Identify the lines in the data below that contain "part" and give only how many there are.
-- START OF DATA SECTION --
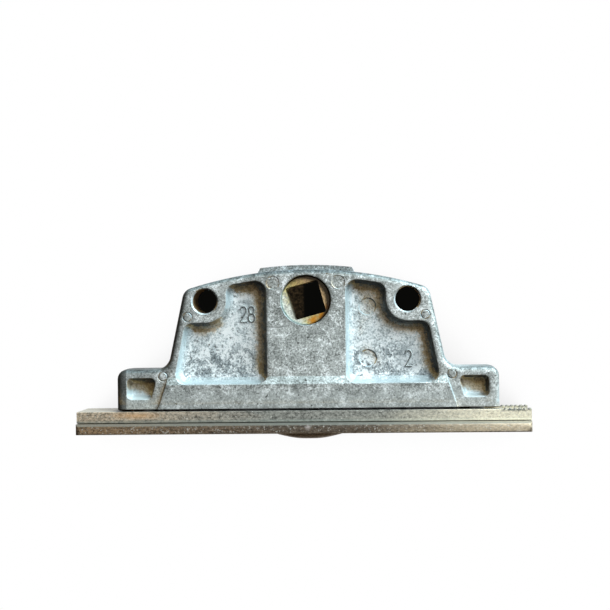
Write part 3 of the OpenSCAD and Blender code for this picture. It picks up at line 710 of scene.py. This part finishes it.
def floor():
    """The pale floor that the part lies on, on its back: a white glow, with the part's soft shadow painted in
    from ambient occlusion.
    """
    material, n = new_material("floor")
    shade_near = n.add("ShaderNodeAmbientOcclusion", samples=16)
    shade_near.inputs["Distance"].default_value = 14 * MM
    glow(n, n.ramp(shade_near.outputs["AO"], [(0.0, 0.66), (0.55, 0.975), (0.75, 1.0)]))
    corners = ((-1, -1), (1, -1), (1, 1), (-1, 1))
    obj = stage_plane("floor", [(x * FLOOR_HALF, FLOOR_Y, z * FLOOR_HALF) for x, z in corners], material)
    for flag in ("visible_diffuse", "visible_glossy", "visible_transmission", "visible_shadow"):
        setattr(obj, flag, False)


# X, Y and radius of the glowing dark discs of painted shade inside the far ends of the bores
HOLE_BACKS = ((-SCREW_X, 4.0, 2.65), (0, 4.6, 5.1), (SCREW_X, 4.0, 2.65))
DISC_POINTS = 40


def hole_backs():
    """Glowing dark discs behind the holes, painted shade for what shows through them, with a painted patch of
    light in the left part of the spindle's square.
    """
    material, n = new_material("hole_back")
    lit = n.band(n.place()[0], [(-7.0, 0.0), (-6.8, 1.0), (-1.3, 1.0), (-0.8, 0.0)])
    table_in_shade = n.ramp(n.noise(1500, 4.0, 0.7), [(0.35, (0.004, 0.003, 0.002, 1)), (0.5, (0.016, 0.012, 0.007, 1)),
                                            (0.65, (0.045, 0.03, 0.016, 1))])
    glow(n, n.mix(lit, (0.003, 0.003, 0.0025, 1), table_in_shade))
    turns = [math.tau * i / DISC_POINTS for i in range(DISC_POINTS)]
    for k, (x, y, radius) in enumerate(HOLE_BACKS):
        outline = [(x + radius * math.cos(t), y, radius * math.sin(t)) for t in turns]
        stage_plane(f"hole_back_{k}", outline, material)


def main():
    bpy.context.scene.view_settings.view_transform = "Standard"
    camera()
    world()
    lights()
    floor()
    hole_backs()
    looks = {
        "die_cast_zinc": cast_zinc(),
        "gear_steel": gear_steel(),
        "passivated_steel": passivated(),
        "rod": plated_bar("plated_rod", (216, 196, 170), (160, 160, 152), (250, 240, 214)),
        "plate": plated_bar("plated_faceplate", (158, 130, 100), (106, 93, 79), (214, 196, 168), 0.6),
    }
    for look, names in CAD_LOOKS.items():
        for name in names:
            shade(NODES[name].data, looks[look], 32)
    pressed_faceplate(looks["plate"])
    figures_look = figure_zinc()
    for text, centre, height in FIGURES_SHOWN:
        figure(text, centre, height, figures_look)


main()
-- END OF DATA SECTION --
EXERCISE RESPONSE — 3